Although Alaska is a decidedly conservative state, Gourley grew up as the child of two hippie parents, also one of the few husband-and-wife teams who ran the Iditarod, Alaska’s annual dogsled race. John and his family lived in a remote cabin that needed a generator to provide electricity and had no phone. Thankfully, the generator provided enough juice to power the family’s record player, and instead of getting caught up in mainstream hip-hop which permeated his hometown, he was raised on his parents’ very limited record collection, poring over albums by the Beatles, Led Zeppelin, the Zombies, and Motown artists at a young age and being encouraged to explore his own inner creativity, which eventually lead to his joining Anatomy Of The Ghost with bassist Zach Carothers in 2002. When that band broke up in 2004, Portugal The Man rose out of the ashes.

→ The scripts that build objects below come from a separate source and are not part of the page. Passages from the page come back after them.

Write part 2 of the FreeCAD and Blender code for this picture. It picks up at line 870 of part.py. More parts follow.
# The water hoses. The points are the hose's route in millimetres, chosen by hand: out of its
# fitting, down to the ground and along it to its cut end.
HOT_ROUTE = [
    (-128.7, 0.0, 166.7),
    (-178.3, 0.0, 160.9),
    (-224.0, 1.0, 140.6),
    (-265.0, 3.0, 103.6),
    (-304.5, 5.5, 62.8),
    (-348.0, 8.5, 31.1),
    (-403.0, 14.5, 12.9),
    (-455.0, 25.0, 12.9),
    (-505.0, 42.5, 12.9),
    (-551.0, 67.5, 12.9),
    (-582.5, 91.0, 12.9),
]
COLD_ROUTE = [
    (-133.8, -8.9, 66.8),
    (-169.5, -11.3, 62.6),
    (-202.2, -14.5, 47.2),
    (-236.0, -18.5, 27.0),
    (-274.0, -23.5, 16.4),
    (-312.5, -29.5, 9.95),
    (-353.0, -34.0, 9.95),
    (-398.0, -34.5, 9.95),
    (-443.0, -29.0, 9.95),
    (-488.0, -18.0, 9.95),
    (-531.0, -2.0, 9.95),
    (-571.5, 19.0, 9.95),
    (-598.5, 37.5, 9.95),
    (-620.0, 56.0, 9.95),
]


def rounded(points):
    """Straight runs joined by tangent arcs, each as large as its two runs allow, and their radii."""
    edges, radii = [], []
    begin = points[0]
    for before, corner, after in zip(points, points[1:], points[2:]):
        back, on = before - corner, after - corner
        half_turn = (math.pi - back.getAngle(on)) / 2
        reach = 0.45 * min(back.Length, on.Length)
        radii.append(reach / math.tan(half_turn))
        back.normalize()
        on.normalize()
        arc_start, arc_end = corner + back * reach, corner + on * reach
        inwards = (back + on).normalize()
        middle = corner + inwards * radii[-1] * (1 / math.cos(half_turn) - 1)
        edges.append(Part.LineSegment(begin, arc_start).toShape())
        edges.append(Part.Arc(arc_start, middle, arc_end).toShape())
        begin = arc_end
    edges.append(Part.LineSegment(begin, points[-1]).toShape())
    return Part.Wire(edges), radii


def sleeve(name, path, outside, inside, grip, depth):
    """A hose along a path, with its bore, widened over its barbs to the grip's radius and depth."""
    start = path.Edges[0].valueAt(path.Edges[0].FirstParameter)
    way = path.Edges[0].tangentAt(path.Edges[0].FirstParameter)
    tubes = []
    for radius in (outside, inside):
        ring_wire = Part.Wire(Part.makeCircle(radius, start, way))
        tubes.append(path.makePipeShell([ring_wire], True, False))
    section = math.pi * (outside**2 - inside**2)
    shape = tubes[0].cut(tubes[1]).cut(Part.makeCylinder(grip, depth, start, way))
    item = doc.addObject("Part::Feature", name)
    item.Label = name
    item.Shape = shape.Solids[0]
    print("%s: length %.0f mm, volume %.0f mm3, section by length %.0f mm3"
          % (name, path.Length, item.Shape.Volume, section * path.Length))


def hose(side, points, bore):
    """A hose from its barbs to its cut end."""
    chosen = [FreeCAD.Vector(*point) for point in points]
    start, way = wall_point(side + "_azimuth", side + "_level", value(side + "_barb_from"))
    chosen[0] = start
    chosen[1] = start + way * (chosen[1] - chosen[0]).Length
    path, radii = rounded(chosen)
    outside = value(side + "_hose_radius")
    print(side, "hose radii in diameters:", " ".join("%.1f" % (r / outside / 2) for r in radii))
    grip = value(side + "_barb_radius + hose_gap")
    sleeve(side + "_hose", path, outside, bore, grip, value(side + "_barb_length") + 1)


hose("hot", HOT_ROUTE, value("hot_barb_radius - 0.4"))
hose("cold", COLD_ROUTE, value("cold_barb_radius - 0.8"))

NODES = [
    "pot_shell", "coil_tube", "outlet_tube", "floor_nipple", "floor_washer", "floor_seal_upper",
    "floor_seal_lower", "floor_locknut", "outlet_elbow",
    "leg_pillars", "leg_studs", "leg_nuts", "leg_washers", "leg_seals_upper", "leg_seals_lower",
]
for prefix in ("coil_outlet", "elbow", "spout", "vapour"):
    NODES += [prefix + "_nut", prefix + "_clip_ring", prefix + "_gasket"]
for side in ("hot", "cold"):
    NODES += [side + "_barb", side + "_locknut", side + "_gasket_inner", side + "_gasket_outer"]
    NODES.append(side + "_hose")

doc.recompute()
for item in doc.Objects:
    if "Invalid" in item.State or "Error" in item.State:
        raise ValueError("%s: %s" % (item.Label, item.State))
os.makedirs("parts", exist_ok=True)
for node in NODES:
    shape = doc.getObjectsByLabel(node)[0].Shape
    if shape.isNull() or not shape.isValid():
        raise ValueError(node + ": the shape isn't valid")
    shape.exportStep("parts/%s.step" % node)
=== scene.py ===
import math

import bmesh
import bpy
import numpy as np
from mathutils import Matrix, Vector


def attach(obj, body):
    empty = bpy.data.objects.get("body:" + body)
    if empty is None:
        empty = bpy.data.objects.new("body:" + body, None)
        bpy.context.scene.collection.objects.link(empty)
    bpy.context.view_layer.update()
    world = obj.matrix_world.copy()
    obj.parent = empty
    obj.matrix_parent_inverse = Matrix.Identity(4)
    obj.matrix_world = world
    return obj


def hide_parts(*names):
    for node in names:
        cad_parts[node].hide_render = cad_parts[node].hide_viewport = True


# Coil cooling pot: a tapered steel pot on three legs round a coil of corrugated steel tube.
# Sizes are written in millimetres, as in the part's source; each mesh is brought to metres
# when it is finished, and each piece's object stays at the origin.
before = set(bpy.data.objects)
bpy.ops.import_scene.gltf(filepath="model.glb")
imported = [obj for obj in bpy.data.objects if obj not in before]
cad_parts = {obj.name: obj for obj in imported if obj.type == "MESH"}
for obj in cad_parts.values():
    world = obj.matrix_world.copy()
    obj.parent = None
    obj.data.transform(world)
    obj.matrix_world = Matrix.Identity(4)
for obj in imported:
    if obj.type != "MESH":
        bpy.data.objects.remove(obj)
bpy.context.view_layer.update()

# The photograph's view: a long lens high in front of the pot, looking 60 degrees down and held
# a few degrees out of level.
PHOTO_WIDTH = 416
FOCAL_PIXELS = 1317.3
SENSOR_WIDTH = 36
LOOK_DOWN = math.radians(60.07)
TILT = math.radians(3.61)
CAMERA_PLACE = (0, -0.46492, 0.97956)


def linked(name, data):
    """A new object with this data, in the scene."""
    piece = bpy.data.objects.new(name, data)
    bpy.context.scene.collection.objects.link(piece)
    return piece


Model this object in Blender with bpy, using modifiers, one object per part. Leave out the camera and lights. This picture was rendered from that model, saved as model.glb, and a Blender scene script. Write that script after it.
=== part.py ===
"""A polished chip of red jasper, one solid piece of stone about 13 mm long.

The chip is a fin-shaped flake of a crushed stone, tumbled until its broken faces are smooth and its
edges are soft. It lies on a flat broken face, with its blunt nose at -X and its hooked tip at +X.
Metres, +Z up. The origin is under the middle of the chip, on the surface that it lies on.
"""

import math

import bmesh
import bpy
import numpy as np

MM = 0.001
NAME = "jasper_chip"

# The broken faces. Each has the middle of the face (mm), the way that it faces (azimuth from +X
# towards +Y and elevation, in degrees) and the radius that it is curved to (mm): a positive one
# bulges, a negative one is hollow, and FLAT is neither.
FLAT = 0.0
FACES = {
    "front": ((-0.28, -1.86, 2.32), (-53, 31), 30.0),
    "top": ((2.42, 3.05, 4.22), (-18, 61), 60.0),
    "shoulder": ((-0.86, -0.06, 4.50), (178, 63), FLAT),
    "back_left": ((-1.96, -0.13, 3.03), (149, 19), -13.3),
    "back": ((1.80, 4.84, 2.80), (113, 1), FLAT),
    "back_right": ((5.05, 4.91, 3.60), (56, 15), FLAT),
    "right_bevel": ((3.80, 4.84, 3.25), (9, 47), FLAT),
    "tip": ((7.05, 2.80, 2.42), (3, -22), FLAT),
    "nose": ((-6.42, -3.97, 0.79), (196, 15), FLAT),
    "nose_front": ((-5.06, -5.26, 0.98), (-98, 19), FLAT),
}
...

“We climbed up those banks from our place in the shade, built us a fire but never knew what we made .”

Taken from “Oh Lord”

“These days, it seems like there are either bands that don’t care about the way they look or they care way too much about how they look and lose track of the music,” Gourley explains about Portugal The Man’s unique aesthetic, which relies less on fancy press shots and more on abstract imagery which Gourley dreams up after carefully analyzing the band’s music. “If you can write a song you should be able to try to visualize it,” he adds—and anyone who has seen the band’s inventive video for “AKA M80 The Wolf,” will certainly concur.

A huge departure from 2004’s drum-machine and sequencer-heavy Waiter: You Vultures!, Church Mouth is an organic rock record that transcends genres by managing to reference seemingly disparate acts such as the Beatles, Led Zeppelin, the White Stripes, the Mars Volta and Santana without sounding dated or derivative of any particular act. In other words, it paints a picture without spelling anything out. As the title might suggest, the album also ambiguously centers on political and religious themes (see lines like “Oh, I’ll dance on the cross from ‘Sugar Cinnamon’”). However, the stylistic and ideological hallmarks of the album are less important then the feeling you get listening to Church Mouth.

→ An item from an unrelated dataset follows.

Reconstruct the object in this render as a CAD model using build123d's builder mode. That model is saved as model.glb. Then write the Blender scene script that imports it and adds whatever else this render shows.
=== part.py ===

“We feel like this record is a better representation of who we are now,” explains Carothers, attributing the band’s recent evolution to the amount of touring they’ve logged in the past few years. “Also, our first-ever tour of Europe last year made quite an impression on us and that certainly affected the way we write music. When we went into the studio, we barely had any material,” he elaborates about the unorthodox writing approach that went into Church Mouth, which was produced by the band’s self-described fourth member, Casey Bates. “We’re never totally sure what it’ll sound like, but that’s more fun for us because we just get to come up with ideas off the top of our heads and just kind of wing it,” he adds. “It keeps us on our toes as musicians.”

“It never ever rains if you never cry and you never have to mourn if you never ever die.”

Taken from “Sleeping Sleepers Sleep”

From the funky-soul-prog feel of “Sugar Cinnamon” (think an updated version of the MC5 but with effects pedals) to psychedelic groove of “Oh Lord” to more melody-driven yet equally intense rockers like “Shade” and “Children,” to the powerful gospel refrain of “Dawn,” Church Mouth is a versatile disc that spans rock’s history without resorting to self-indulgent genre exercises. “We tried to keep any small harmless mistakes in the recording,” explains the trio’s drummer Jason Sechrist. “Little things like that are what makes a song sound live and whole, instead of a bunch of tracks on ProTools,” he continues. “We want to bring most of the stuff on the album to the live shows this time around—and I think we are ready to pull it off.”

Although the band has already shared the stage with Throwing Muses, Grizzly Bear, mewithoutYou, Circa Survive, Fear Before The March Of Flames and Fall Of Troy, with Church Mouth, Portugal The Man has transcended the restrictions of scenes and eras to create music that’s unparalleled in its ambition and uniqueness

“When the band started,” explained Gourley, “it was much more beat-based, we wanted to be a Beatles meets Wu-Tang. But things evolved, we added a drummer and learned how to play live and we found a place where we were comfortable musically. That was a rhythm based rock band that maintained the ideals of Soul and Hip-Hop, or at least our interpretation of them. For the most part our songs are written the perspective of the bass groove.”

With Church Mouth, the band has come one step closer to fully realizing that goal. However, ultimately music is meant to be listened to and not analyzed, so sit back, relax and let Portugal The Man take you on a voyage through the landscape of their collective consciousness. Like the sprawling, ice-filled landscapes of the Alaskan outback where Gourley strummed his first acoustic guitar, we promise it’ll take your breath away.